My view is that UKIP needs to talk less about Theresa May and more about Jeremy Corbyn in the coming months. The ‘hold the Tories feet to the fire’ on Brexit and ‘avoiding backsliding’ approach Nuttall has taken in his early days as UKIP leader seems unworkable; Theresa May’s vision for Brexit Britain are overwhelmingly popular in the eyes of British voters, so constant attacks on her handling of Brexit seem puzzling. Instead, it would be beneficial to focus more on Labour’s failings than the Tories’ potential to produce a dissatisfying Brexit.
Jeremy Corbyn, a man who refused to sing the national anthem at a remembrance service for fallen British serviceman, and supported a bill drawn up by ex-Labour leader Tony Benn that sought to abolish the monarchy, quite clearly doesn’t represent the patriotic working class British north.
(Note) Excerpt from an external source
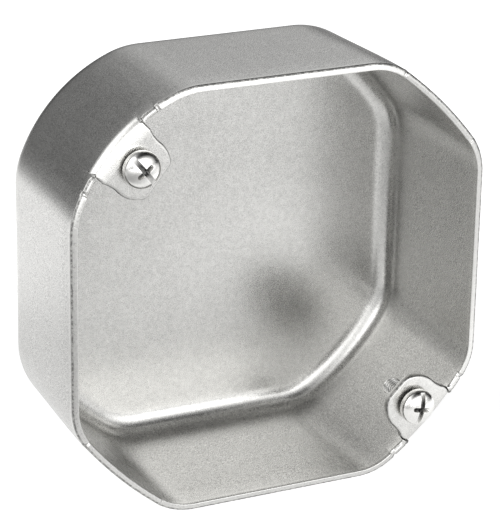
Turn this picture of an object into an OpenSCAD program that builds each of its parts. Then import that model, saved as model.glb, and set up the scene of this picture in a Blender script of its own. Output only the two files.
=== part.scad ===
// Drawn steel octagonal junction box, 4 inches across its corners and 1-1/2 inches deep.
// One sheet makes the back, the walls and two ears that are bent in from the rim.
// Each ear holds one cover screw, and the two screws stand 3-1/2 inches apart.
// The box stands on its lower flat side and opens towards -Y, with +Z up.
// Origin: the centre of the outside of the back. Units: millimetres.

/* [Box] */
// Width and height over the flat sides
across_flats = 92.2; // [91:0.1:94]
// Depth from the outside of the back to the rim
box_depth = 38.1; // [32:0.1:54]
// Thickness of the steel
sheet = 1.5; // [1.2:0.1:2]
// Outside radius of the rounded edge between the back and the walls
back_edge_r = 6.1; // [4:0.1:9]
// How far each wall leans in at the back
wall_lean = 0.7; // [0:0.1:1.2]

/* [Plain corners: upper right and lower left] */
// Distance from the centre to the middle of the slanted side
plain_reach = 50.8; // [50:0.1:51.4]
// Radius where a flat side turns into the slanted side
plain_vertex_r = 14; // [10:0.5:18]
// Angle that this radius turns through, in degrees
plain_vertex_turn = 38; // [34:0.5:40]

/* [Upper left corner] */
// Distance from the centre to the middle of the slanted side
upper_reach = 52; // [51.4:0.1:52.4]
// Radius where a flat side turns into the slanted side
upper_vertex_r = 17; // [14:0.5:20]
// Angle that this radius turns through, in degrees
upper_vertex_turn = 21; // [18:0.5:26]

/* [Lower right corner] */
// Distance from the centre to the middle of the slanted side
lower_reach = 51; // [50.6:0.1:51.6]
// Radius where a flat side turns into the slanted side
lower_vertex_r = 13; // [10:0.5:16]
// Angle that this radius turns through, in degrees
lower_vertex_turn = 34; // [30:0.5:37]

/* [Ears] */
// Distance between the axes of the two cover screws
screw_spacing = 88.9; // [87.5:0.1:90]
// Width of an ear
ear_width = 12.8; // [11:0.1:14]
// How much wider the ear is on each side where it leaves the wall
ear_flare = 0.7; // [0:0.1:1]
// Length of the ear beyond the screw's axis
ear_end = 5.8; // [4.5:0.1:6]
// Outside radius of the bend from the wall into the ear
ear_bend_r = 2.1; // [1.8:0.1:2.6]
// Angle between the line through both ears and the box's diagonal, in degrees
ear_turn = 0.7; // [0:0.1:1.5]
// Width of the cut on each side of an ear
notch_width = 0.3; // [0.2:0.1:1]
// Depth of these cuts below the rim
notch_depth = 2.7; // [2.7:0.1:5]

/* [Cover screws] */
// Diameter of the screw over its thread
shank_d = 4.1; // [3.6:0.1:4.4]
// Length of the screw under its head
shank_length = 11.4; // [8:0.1:16]
// Diameter of the head
head_d = 7.7; // [7:0.1:8.4]
// Height of the head
head_height = 3; // [2.6:0.1:3.4]
// Height of the straight edge of the head
head_edge = 1; // [0.3:0.1:1.2]
// Gap left between the head and the ear
head_gap = 0.8; // [0.1:0.1:2]
// Radial clearance between the screw and the hole in the ear
thread_clearance = 0.06; // [0.02:0.01:0.1]
// Width of the driver slot
slot_width = 1.1; // [0.9:0.1:1.4]
// Depth of the driver slot below the top of the head
slot_depth = 1.4; // [1:0.1:1.8]
// Span of the cross recess at right angles to the slot
cross_span = 3.9; // [3:0.1:4.6]
// Width of an arm of the cross recess
cross_width = 0.9; // [0.6:0.1:1.1]
// Depth of the cross recess below the top of the head
cross_depth = 1.9; // [1.5:0.1:2.2]
// Direction of the upper screw's slot, in degrees from horizontal
upper_slot_angle = -52; // [-90:1:90]
// Direction of the lower screw's slot, in degrees from horizontal
lower_slot_angle = 80; // [-90:1:90]

/* [Hidden] */

half_width = across_flats / 2;
screw_reach = screw_spacing / 2;
upper_ear_angle = 135 + ear_turn;
lower_ear_angle = 315 + ear_turn;
ear_base = ear_width + 2 * ear_flare;
arc_step = 4;         // largest turn of one straight piece of an outline, in degrees
edge_step = 15;       // turn between two rings round the back edge, in degrees
dome_step = 9;        // turn between two rings of a screw's domed head, in degrees
seam = 0.05;          // the ear's sheet lies this far inside both faces of the wall
seam_lap = 0.8;       // how far the ear's sheet runs down into the wall
upright = notch_depth + seam_lap + 1;   // the walls begin to lean this far below the rim
over = 1;             // how far a cutting solid stands out of what it cuts
tip_chamfer = 0.5;

// A corner is [reach, vertex radius, vertex turn].
PLAIN = [plain_reach, plain_vertex_r, plain_vertex_turn];
UPPER = [upper_reach, upper_vertex_r, upper_vertex_turn];
LOWER = [lower_reach, lower_vertex_r, lower_vertex_turn];
CORNERS = [PLAIN, UPPER, PLAIN, LOWER];

// Radius of the slanted side that meets both vertex arcs and, through them, both flat sides.
function side_r(corner) =
    let (reach = corner[0], vertex_r = corner[1], c = cos(corner[2]))
    (half_width - vertex_r * (1 - c) - reach * cos(45)) / (c - cos(45));

// Points along an arc about centre, from one angle to another.
function arc(centre, r, from, to) =
    let (steps = max(1, ceil(abs(to - from) / arc_step)))
    [for (i = [0 : steps])
        let (a = from + (to - from) * i / steps)
        centre + r * [cos(a), sin(a)]];

// One corner of the box's outline, from the right flat side round to the upper one.
function corner_outline(corner, inset) =
    let (
        vertex_r = corner[1],
        turn = corner[2],
        r = side_r(corner),
        side_centre = (corner[0] - r) * [cos(45), sin(45)],
        first = side_centre + (r - vertex_r) * [cos(turn), sin(turn)],
        second = [first.y, first.x],
        side = arc(side_centre, r - inset, turn, 90 - turn)
    )
    concat(
        arc(first, vertex_r - inset, 0, turn),
        [for (i = [1 : len(side) - 2]) side[i]],
        arc(second, vertex_r - inset, 90 - turn, 90)
    );

function turned(p, a) = [p.x * cos(a) - p.y * sin(a), p.x * sin(a) + p.y * cos(a)];

// The whole outline, anticlockwise, moved in from the outside of the wall by inset.
function outline(inset) =
    [for (i = [0 : 3]) for (p = corner_outline(CORNERS[i], inset)) turned(p, 90 * i)];

// Rings of the shell as [height above the back, inset]: up the outside and down the inside.
function shell_rings() =
    let (
        inner_r = back_edge_r - sheet,
        edge = [back_edge_r, back_edge_r + wall_lean],
        bend = box_depth - upright
    )
    concat(
        [for (a = [90 : -edge_step : 0]) edge - back_edge_r * [sin(a), cos(a)]],
        [[bend, 0], [box_depth, 0], [box_depth, sheet], [bend, sheet]],
        [for (a = [0 : edge_step : 90]) edge - inner_r * [sin(a), cos(a)]]
    );

// Back and walls as one drawn pan, lying on its back with the rim up.
module pan() {
    rings = shell_rings();
    count = len(outline(0));
    last = len(rings) - 1;
    polyhedron(
        points = [for (ring = rings) for (p = outline(ring[1])) [p.x, p.y, ring[0]]],
        faces = concat(
            [[for (j = [0 : count - 1]) j]],
            [for (k = [0 : last - 1]) for (j = [0 : count - 1])
                let (next = (j + 1) % count)
                [k * count + j, (k + 1) * count + j, (k + 1) * count + next, k * count + next]],
            [[for (j = [count - 1 : -1 : 0]) last * count + j]]
        )
    );
}

// Room for one ear's bend and the notches on each side of it, cut out of the rim.
module ear_opening(corner, angle) {
    width = ear_base + 2 * notch_width;
    rotate([0, 0, angle])
        translate([corner[0] - ear_bend_r, -width / 2, box_depth - notch_depth])
            cube([ear_bend_r + over, width, notch_depth + over]);
}

// Section of the bend and the ear. x is the distance from the centre of the slanted side's arc.
function ear_section(outer, inner_end) =
    let (
        thick = sheet - 2 * seam,
        bend = [outer - ear_bend_r, box_depth - ear_bend_r],
        foot = box_depth - notch_depth - seam_lap
    )
    concat(
        [[inner_end, box_depth - thick]],
        arc(bend, ear_bend_r - thick, 90, 0),
        [[outer - thick, foot], [outer, foot]],
        arc(bend, ear_bend_r, 0, 90),
        [[inner_end, box_depth]]
    );

// Outline of an ear seen from the front, pointing along +x from the centre of the box.
module ear_outline(corner) {
    r = ear_width / 2;
    clip = acos(ear_end / r);
    axis = [screw_reach, 0];
    base = corner[0] + over;
    bend = corner[0] - ear_bend_r;
    polygon(concat(
        [[base, ear_base / 2], [bend, ear_base / 2], [bend - 2 * ear_flare, r]],
        arc(axis, r, 90, 180 - clip),
        arc(axis, r, 180 + clip, 270),
        [[bend - 2 * ear_flare, -r], [bend, -ear_base / 2], [base, -ear_base / 2]]
    ));
}

// One ear: bent in from the wall, round-ended with a flat tip, and drilled for its screw.
module ear(corner, angle) {
    r = side_r(corner);
    centre = corner[0] - r;
    half_turn = asin(ear_base / 2 / (r - ear_bend_r)) + 2;
    inner_end = screw_reach - ear_end - over - centre;
    rotate([0, 0, angle])
        difference() {
            intersection() {
                translate([centre, 0, 0])
                    rotate([0, 0, -half_turn])
                        rotate_extrude(angle = 2 * half_turn, $fn = 180)
                            polygon(ear_section(r - seam, inner_end));
                translate([0, 0, box_depth - notch_depth - over])
                    linear_extrude(notch_depth + 2 * over) ear_outline(corner);
            }
            translate([screw_reach, 0, box_depth - notch_depth])
                cylinder(d = shank_d + 2 * thread_clearance, h = notch_depth + over, $fn = 48);
        }
}

// Turns what is built lying on its back so that it stands and opens towards -Y.
module stood_up() {
    rotate([90, 0, 0]) children();
}

module box_shell() {
    color([0.74, 0.74, 0.72])
        stood_up() {
            difference() {
                pan();
                ear_opening(UPPER, upper_ear_angle);
                ear_opening(LOWER, lower_ear_angle);
            }
            ear(UPPER, upper_ear_angle);
            ear(LOWER, lower_ear_angle);
        }
}

// Section of a screw about its axis, with the underside of the head at height 0.
function screw_section() =
    let (head_r = head_d / 2, rise = head_height - head_edge)
    concat(
        [
            [0, -shank_length],
            [shank_d / 2 - tip_chamfer, -shank_length],
            [shank_d / 2, tip_chamfer - shank_length],
            [shank_d / 2, 0],
            [head_r, 0]
        ],
        [for (a = [0 : dome_step : 90]) [head_r * cos(a), head_edge + rise * sin(a)]]
    );

// One round-head screw with a straight slot and a cross recess.
module cover_screw(ear_angle, slot_angle) {
    color([0.8, 0.8, 0.79])
        stood_up()
            rotate([0, 0, ear_angle])
                translate([screw_reach, 0, box_depth + head_gap])
                    rotate([0, 0, slot_angle - ear_angle])
                        difference() {
                            rotate_extrude($fn = 64) polygon(screw_section());
                            recess(head_d + 2 * over, slot_width, slot_depth);
                            recess(cross_span, cross_width, cross_depth);
                            rotate([0, 0, 90]) recess(cross_span, cross_width, cross_depth);
                        }
}

// A straight cut of the given length, width and depth into the top of a head.
module recess(length, width, depth) {
    translate([-length / 2, -width / 2, head_height - depth])
        cube([length, width, depth + over]);
}

module upper_cover_screw() {
    cover_screw(upper_ear_angle, upper_slot_angle);
}

module lower_cover_screw() {
    cover_screw(lower_ear_angle, lower_slot_angle);
}

box_shell();
upper_cover_screw();
lower_cover_screw();
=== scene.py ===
import math
from collections import namedtuple

import bmesh
import bpy
import numpy as np
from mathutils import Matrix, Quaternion, Vector


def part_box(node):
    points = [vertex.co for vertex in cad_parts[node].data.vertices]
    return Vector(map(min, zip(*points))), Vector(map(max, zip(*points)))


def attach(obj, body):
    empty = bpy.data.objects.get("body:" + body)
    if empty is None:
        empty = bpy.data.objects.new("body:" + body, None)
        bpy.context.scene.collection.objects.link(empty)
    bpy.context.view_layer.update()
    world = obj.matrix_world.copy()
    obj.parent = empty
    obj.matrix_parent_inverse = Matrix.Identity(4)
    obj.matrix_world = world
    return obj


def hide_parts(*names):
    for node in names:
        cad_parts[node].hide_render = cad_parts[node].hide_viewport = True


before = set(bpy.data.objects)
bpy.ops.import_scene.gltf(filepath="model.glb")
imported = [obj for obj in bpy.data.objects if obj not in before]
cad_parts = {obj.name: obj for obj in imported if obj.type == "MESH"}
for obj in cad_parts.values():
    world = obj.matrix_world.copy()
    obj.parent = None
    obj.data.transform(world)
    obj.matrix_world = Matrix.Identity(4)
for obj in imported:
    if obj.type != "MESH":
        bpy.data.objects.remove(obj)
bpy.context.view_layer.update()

# Lengths are in millimetres in the flat frame, in which the box lies on its back: x to the right,
# y up, z from the back to the rim. to_row() turns flat points into metres in the row frame.
MM = 0.001
BOX_LOW, BOX_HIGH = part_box("box_shell")
HALF_WIDTH = BOX_HIGH.x / MM
RIM = -BOX_LOW.y / MM

# The sheet.
SHEET = 1.5
HALF_SHEET = SHEET / 2
BACK_EDGE_R = 6.1       # outside radius between the back and the walls
WALL_LEAN = 0.7         # how far each wall leans in at the back
LEAN_TOP = RIM - 4.5    # where it begins to lean
OUTLINE_BLEND = (2, RIM - 6)    # heights between which the back's outline turns into the rim's
SHEET_VALUE = 0.58      # reflectance
SHEET_ROUGHNESS = 0.27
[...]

But if UKIP can focus their attention on becoming a genuine alternative to Corbyn’s Labour, rather than hardening their stances on immigration, Islam and national security, they have the potential to put the final nails into Corbyn’s coffin.
Nuttall will address UKIP’s Spring conference in Bolton on the 14th of February. The nature of his speech will be telling. If he comes out with an impassioned case for UKIP and attacks Corbyn, the party can go into the Copeland and Stoke Central by-elections six days later with genuine momentum. But if Nuttall fills his speech with jingoistic tilts-of-the hat to Trump that get mainstream news attention, voters in the north may think twice before putting a cross next to a party they feel represent the ideology of one of Britain’s most hated political figures.
As a supporter of the Conservative party, I know I will not be voting for UKIP at the next election. But many on the left of politics need a new voice after being failed by Corbyn, and if UKIP plays its cards right, it could become the electoral force it has always threatened to be.